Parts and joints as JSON
···

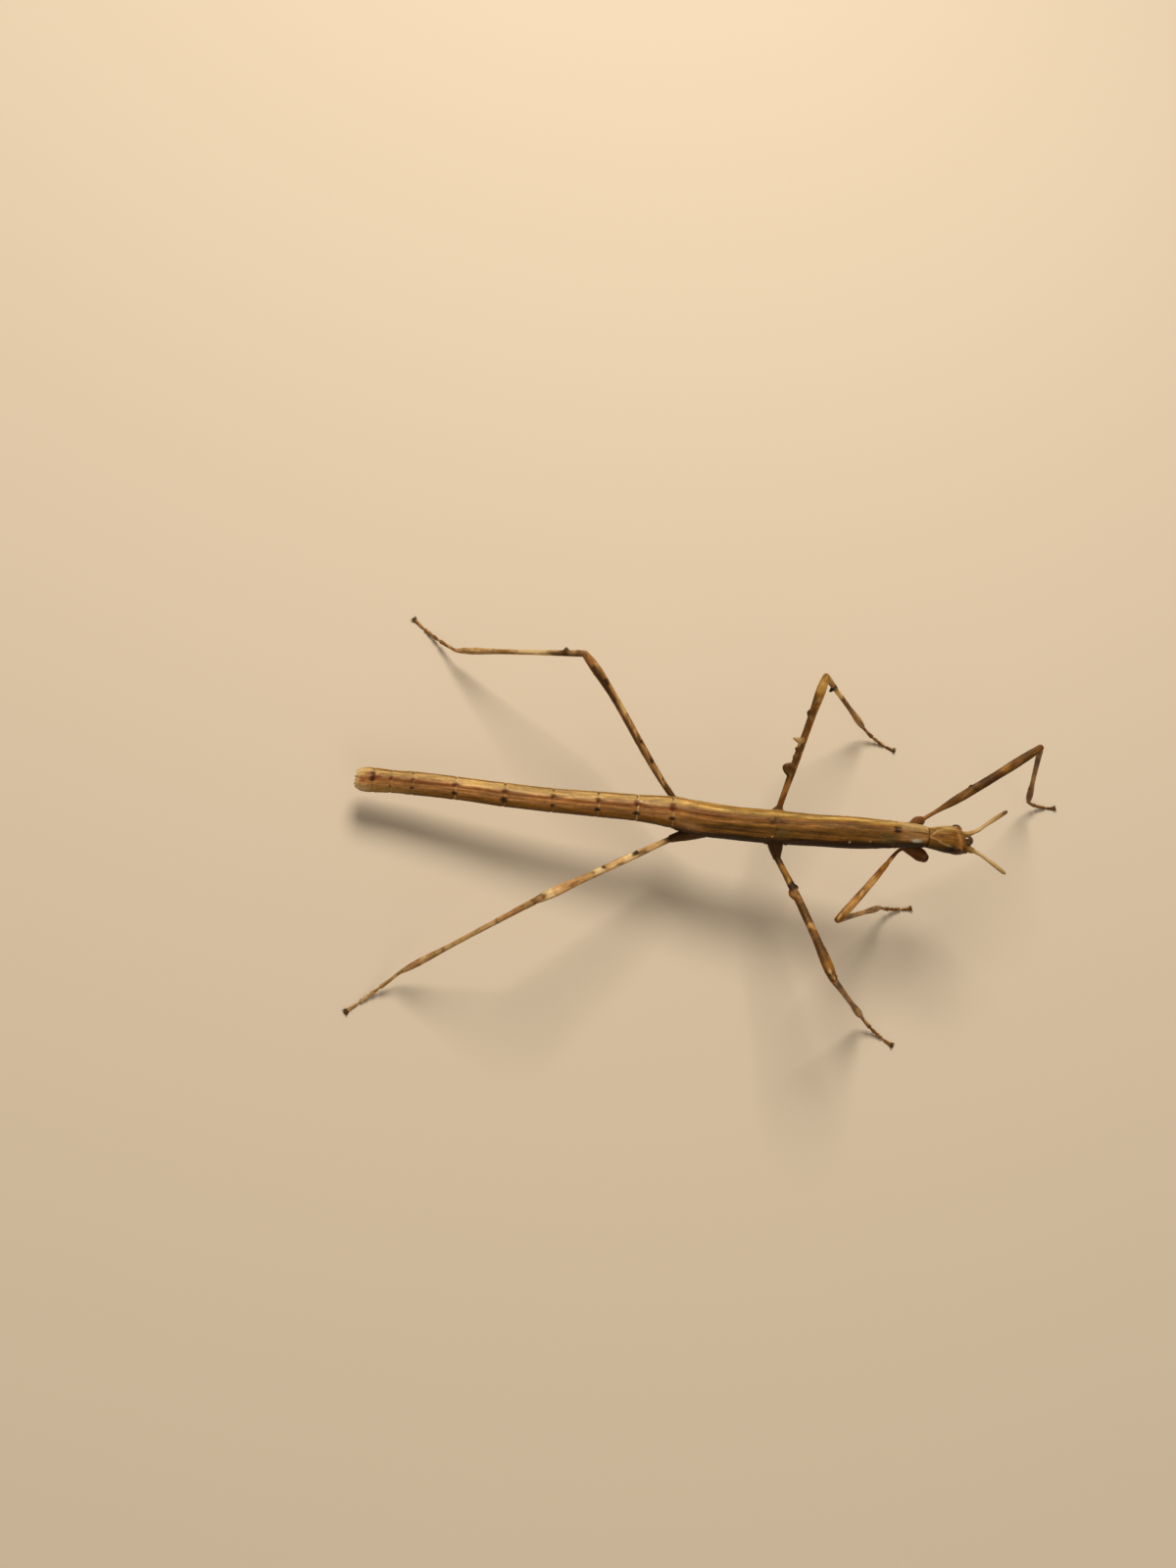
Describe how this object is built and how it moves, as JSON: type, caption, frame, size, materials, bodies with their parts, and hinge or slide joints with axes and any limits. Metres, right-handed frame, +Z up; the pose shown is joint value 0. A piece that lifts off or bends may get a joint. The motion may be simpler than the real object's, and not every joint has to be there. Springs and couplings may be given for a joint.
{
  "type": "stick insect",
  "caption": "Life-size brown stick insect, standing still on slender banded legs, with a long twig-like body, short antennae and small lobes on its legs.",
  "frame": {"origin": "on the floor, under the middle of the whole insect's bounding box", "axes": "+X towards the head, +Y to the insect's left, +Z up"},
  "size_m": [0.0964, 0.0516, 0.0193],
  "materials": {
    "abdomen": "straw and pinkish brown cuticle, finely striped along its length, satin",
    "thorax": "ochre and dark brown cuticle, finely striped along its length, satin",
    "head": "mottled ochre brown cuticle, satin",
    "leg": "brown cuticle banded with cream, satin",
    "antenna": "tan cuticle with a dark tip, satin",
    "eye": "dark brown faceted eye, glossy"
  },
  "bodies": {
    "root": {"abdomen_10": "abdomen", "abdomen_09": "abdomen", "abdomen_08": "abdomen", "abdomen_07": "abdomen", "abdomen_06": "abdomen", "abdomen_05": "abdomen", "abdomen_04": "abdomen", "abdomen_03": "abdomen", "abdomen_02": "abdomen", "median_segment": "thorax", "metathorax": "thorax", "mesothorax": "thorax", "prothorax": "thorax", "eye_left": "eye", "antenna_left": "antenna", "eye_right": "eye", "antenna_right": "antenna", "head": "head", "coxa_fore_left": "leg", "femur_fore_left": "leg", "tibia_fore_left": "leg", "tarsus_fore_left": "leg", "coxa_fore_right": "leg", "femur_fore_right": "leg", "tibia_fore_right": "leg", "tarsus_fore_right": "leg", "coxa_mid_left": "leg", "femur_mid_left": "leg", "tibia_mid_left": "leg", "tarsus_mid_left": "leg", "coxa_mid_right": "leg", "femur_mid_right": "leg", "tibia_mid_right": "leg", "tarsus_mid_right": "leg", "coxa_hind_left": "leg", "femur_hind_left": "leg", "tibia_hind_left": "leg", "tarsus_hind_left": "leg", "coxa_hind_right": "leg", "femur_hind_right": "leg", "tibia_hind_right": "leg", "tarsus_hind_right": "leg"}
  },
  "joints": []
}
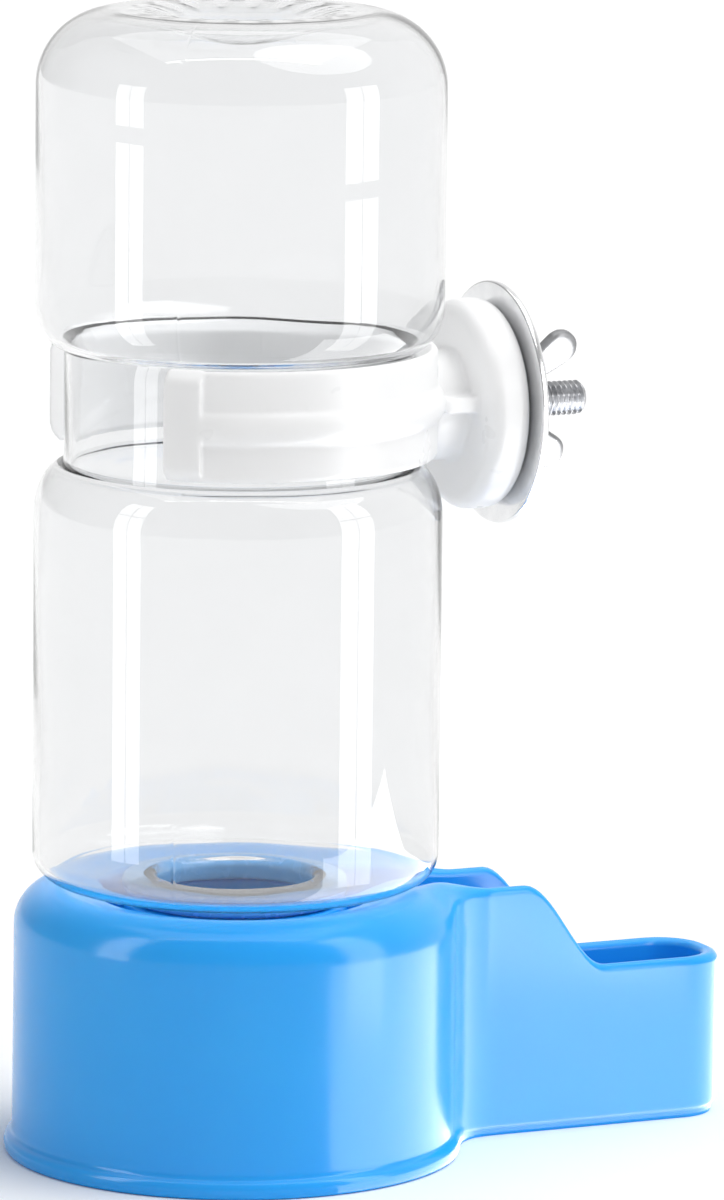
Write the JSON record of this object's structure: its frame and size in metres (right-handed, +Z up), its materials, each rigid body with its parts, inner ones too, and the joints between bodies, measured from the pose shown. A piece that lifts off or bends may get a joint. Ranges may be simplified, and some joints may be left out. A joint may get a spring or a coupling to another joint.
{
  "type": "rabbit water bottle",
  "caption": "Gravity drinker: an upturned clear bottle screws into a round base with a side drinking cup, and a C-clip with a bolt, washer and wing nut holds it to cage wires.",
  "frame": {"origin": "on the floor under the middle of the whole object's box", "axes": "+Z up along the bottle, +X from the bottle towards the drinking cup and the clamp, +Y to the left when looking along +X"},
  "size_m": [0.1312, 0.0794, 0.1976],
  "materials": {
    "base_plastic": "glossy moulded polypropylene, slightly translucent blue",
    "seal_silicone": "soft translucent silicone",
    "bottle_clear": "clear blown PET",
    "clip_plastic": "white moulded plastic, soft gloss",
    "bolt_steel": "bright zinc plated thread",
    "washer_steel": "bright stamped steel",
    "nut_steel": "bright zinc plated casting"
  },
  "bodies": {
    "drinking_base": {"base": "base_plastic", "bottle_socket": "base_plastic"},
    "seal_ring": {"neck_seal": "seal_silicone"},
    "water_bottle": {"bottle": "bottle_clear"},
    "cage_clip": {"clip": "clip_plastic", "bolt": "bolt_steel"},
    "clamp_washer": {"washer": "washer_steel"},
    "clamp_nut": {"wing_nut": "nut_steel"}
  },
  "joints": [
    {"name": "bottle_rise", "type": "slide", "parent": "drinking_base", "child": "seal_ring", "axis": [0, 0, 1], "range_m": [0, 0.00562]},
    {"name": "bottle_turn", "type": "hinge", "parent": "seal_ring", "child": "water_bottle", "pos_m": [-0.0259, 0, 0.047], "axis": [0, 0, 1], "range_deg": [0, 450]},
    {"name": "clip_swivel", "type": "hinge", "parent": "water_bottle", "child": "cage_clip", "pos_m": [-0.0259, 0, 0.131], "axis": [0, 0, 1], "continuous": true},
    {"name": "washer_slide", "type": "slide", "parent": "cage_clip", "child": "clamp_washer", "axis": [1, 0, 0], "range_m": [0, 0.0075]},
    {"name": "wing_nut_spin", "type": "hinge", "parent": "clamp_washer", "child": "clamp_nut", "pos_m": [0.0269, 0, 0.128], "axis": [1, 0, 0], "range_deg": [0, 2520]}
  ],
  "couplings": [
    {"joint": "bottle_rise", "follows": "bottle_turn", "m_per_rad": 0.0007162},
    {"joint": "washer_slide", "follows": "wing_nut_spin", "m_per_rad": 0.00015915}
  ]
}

···

▸ **TASK INSTRUCTIONS**
Go through the entries and repeat each one exactly.

▸ **RESPONSE BELOW**
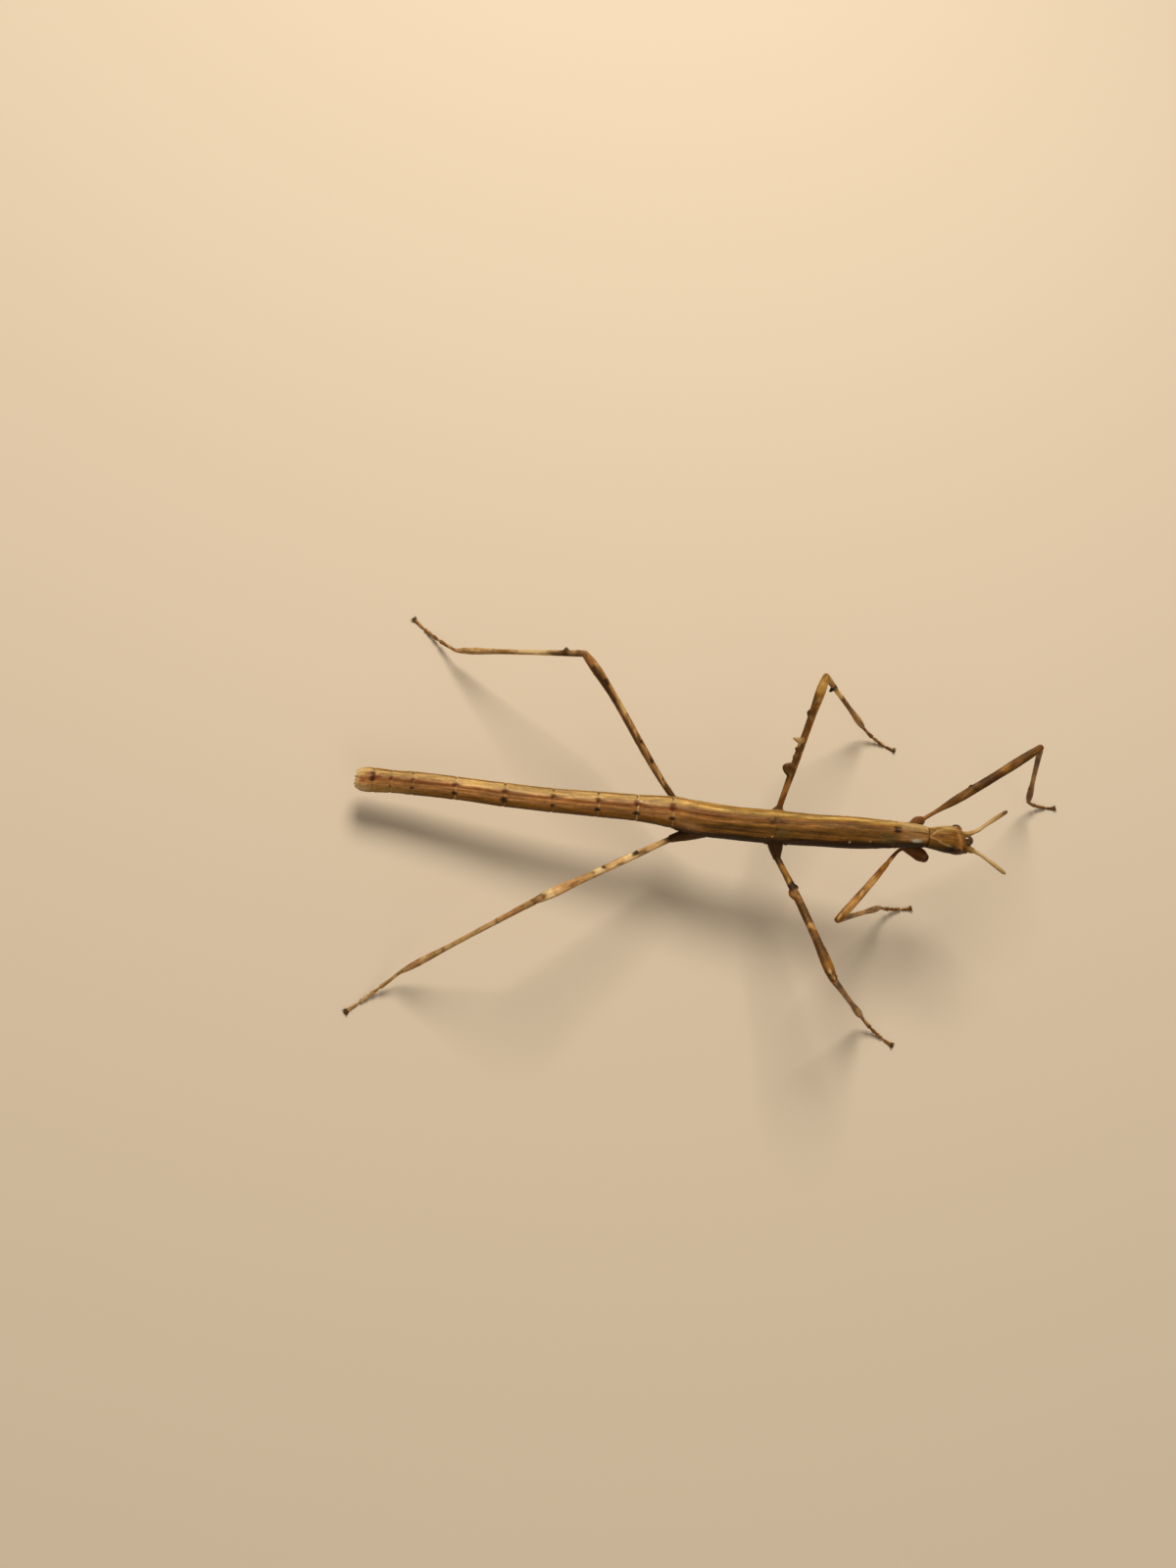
Describe how this object is built and how it moves, as JSON: type, caption, frame, size, materials, bodies with their parts, and hinge or slide joints with axes and any limits. Metres, right-handed frame, +Z up; the pose shown is joint value 0. A piece that lifts off or bends may get a joint. The motion may be simpler than the real object's, and not every joint has to be there. Springs and couplings may be given for a joint.
{
  "type": "stick insect",
  "caption": "Life-size brown stick insect, standing still on slender banded legs, with a long twig-like body, short antennae and small lobes on its legs.",
  "frame": {"origin": "on the floor, under the middle of the whole insect's bounding box", "axes": "+X towards the head, +Y to the insect's left, +Z up"},
  "size_m": [0.0964, 0.0516, 0.0193],
  "materials": {
    "abdomen": "straw and pinkish brown cuticle, finely striped along its length, satin",
    "thorax": "ochre and dark brown cuticle, finely striped along its length, satin",
    "head": "mottled ochre brown cuticle, satin",
    "leg": "brown cuticle banded with cream, satin",
    "antenna": "tan cuticle with a dark tip, satin",
    "eye": "dark brown faceted eye, glossy"
  },
  "bodies": {
    "root": {"abdomen_10": "abdomen", "abdomen_09": "abdomen", "abdomen_08": "abdomen", "abdomen_07": "abdomen", "abdomen_06": "abdomen", "abdomen_05": "abdomen", "abdomen_04": "abdomen", "abdomen_03": "abdomen", "abdomen_02": "abdomen", "median_segment": "thorax", "metathorax": "thorax", "mesothorax": "thorax", "prothorax": "thorax", "eye_left": "eye", "antenna_left": "antenna", "eye_right": "eye", "antenna_right": "antenna", "head": "head", "coxa_fore_left": "leg", "femur_fore_left": "leg", "tibia_fore_left": "leg", "tarsus_fore_left": "leg", "coxa_fore_right": "leg", "femur_fore_right": "leg", "tibia_fore_right": "leg", "tarsus_fore_right": "leg", "coxa_mid_left": "leg", "femur_mid_left": "leg", "tibia_mid_left": "leg", "tarsus_mid_left": "leg", "coxa_mid_right": "leg", "femur_mid_right": "leg", "tibia_mid_right": "leg", "tarsus_mid_right": "leg", "coxa_hind_left": "leg", "femur_hind_left": "leg", "tibia_hind_left": "leg", "tarsus_hind_left": "leg", "coxa_hind_right": "leg", "femur_hind_right": "leg", "tibia_hind_right": "leg", "tarsus_hind_right": "leg"}
  },
  "joints": []
}
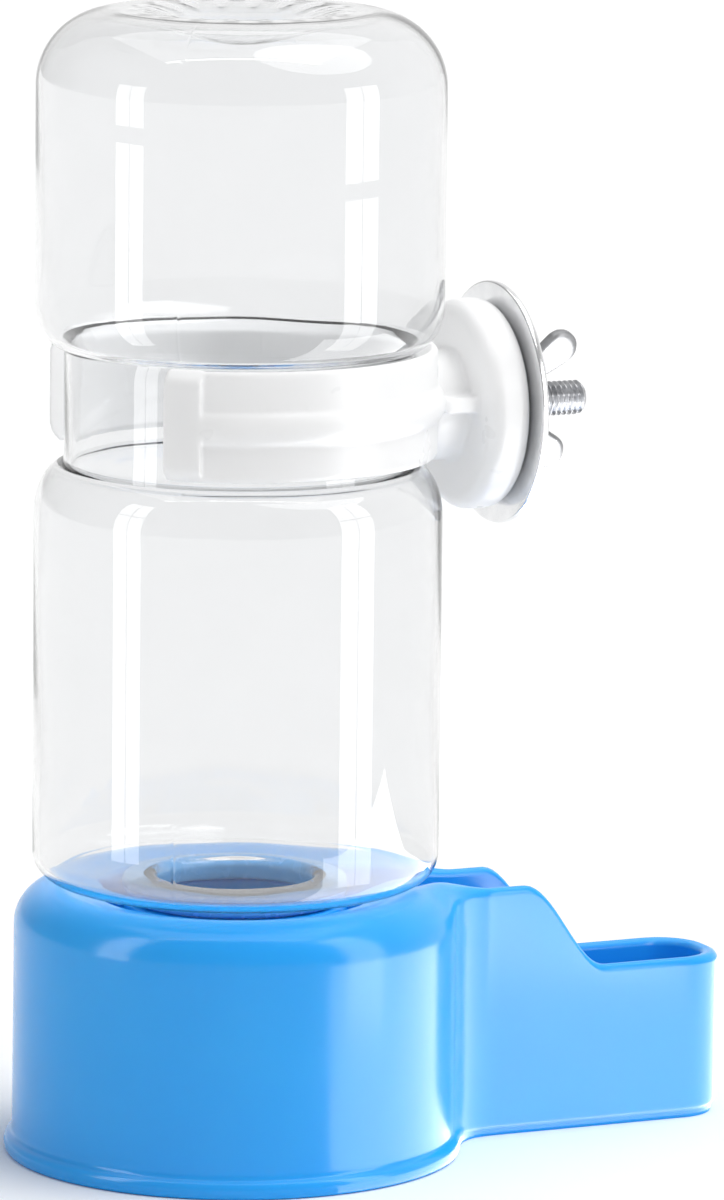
Write the JSON record of this object's structure: its frame and size in metres (right-handed, +Z up), its materials, each rigid body with its parts, inner ones too, and the joints between bodies, measured from the pose shown. A piece that lifts off or bends may get a joint. Ranges may be simplified, and some joints may be left out. A joint may get a spring or a coupling to another joint.
{
  "type": "rabbit water bottle",
  "caption": "Gravity drinker: an upturned clear bottle screws into a round base with a side drinking cup, and a C-clip with a bolt, washer and wing nut holds it to cage wires.",
  "frame": {"origin": "on the floor under the middle of the whole object's box", "axes": "+Z up along the bottle, +X from the bottle towards the drinking cup and the clamp, +Y to the left when looking along +X"},
  "size_m": [0.1312, 0.0794, 0.1976],
  "materials": {
    "base_plastic": "glossy moulded polypropylene, slightly translucent blue",
    "seal_silicone": "soft translucent silicone",
    "bottle_clear": "clear blown PET",
    "clip_plastic": "white moulded plastic, soft gloss",
    "bolt_steel": "bright zinc plated thread",
    "washer_steel": "bright stamped steel",
    "nut_steel": "bright zinc plated casting"
  },
  "bodies": {
    "drinking_base": {"base": "base_plastic", "bottle_socket": "base_plastic"},
    "seal_ring": {"neck_seal": "seal_silicone"},
    "water_bottle": {"bottle": "bottle_clear"},
    "cage_clip": {"clip": "clip_plastic", "bolt": "bolt_steel"},
    "clamp_washer": {"washer": "washer_steel"},
    "clamp_nut": {"wing_nut": "nut_steel"}
  },
  "joints": [
    {"name": "bottle_rise", "type": "slide", "parent": "drinking_base", "child": "seal_ring", "axis": [0, 0, 1], "range_m": [0, 0.00562]},
    {"name": "bottle_turn", "type": "hinge", "parent": "seal_ring", "child": "water_bottle", "pos_m": [-0.0259, 0, 0.047], "axis": [0, 0, 1], "range_deg": [0, 450]},
    {"name": "clip_swivel", "type": "hinge", "parent": "water_bottle", "child": "cage_clip", "pos_m": [-0.0259, 0, 0.131], "axis": [0, 0, 1], "continuous": true},
    {"name": "washer_slide", "type": "slide", "parent": "cage_clip", "child": "clamp_washer", "axis": [1, 0, 0], "range_m": [0, 0.0075]},
    {"name": "wing_nut_spin", "type": "hinge", "parent": "clamp_washer", "child": "clamp_nut", "pos_m": [0.0269, 0, 0.128], "axis": [1, 0, 0], "range_deg": [0, 2520]}
  ],
  "couplings": [
    {"joint": "bottle_rise", "follows": "bottle_turn", "m_per_rad": 0.0007162},
    {"joint": "washer_slide", "follows": "wing_nut_spin", "m_per_rad": 0.00015915}
  ]
}